Welp, my food posts so far, aside from my chocolate reviews, have been quite a -- flop. Not only does it seem that those are the articles least viewed, but are also the articles I'm least comfortable constructing. It's feels both awkward and in a way too giving, because since I plan on becoming a culinary business owner in my lifetime I'm not too keen on giving away my recipes, no matter how insignificant. As a good quote goes, there are two secrets to success in life: 1.) Don't tell anyone everything you know.

However, this doesn't mean I want to quit my recipe-related writing. I do like the recipe information structure I have come up with, and I ought to continue writing about food for the sake of my intellectual advancement, both to get me thinking more intensely about my food and increase my competence. It just doesn't seem like it's the wisest idea to continue constructing articles that I see as explicitly unwanted by my readers. The recipes will continue irregularly, so it's only a consistent blogging dedication I'd like to forgo here. So what shall I fill the writing gap with?

Now that I think about it, the notes I take during my chocolate tasting have been doing extremely well to enhance my experience and make identifications easier, let alone serve as a handy reference during writing. With such writing I've been getting better and better at my connoisseurship, in tasting, notes, and article writing. Is it not logical to expect, then, that such note-taking might enhance my keenness with other eating experiences? I talk, of course, of a food diary.

I feel a mild guilt whenever someone asks me what I've eaten and yet cannot remember. Being an aspiring chef, should I not be expected to remember better the day's fare? Especially on chocolate eating days! My difficulty in remembering on occasion indicates to me an unserious attitude towards my food and cooking, so I should be more attentive.
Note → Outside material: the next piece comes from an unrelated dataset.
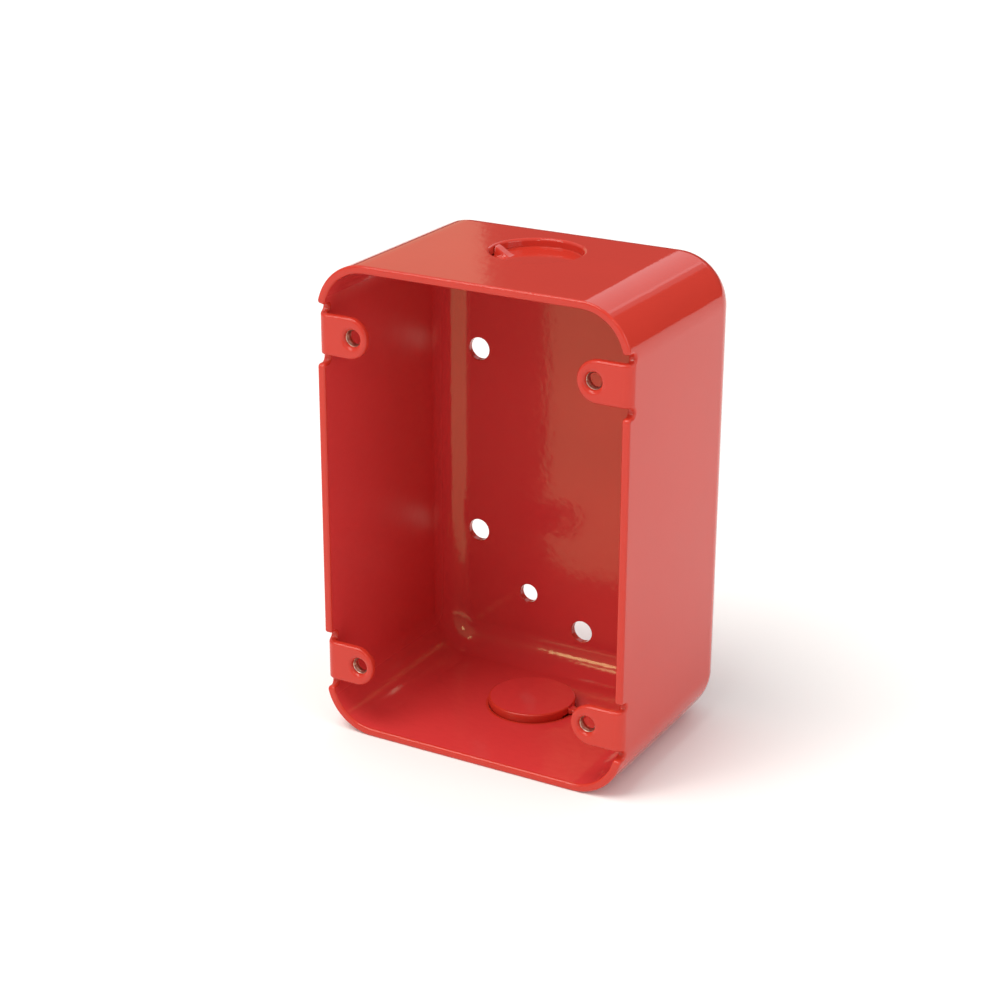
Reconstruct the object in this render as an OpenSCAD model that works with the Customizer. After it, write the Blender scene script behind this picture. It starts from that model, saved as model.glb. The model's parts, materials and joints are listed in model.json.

What I propose to do is to document my consumption in the pocket notepad I have on me at all times.

For a start, I don't want to be exhaustive as I am with my chocolate reviews. Here I want to work to establish a life-long writing habit, and at its conception I'd like to start out with listing food names and simple thoughts in order to get me thinking more thoroughly about my meals, even if it be just a leftover portion of baked cod at my restaurant. By doing such writing I'll be calling more attention to my eating and be more aware of the tasting experience. Through that I hope to improve as much in my tasting and thinking as I have in my chocolate connoisseurship.

After having sustained this habit for a while then perhaps I'd like to make it as serious as my chocolate tasting and document more thorough notes as a daily habit, but we'll have to see how efficient that it. For now: just the notepad.

I'll come up with a writing goal after this Weekly Summary period. The Project calls.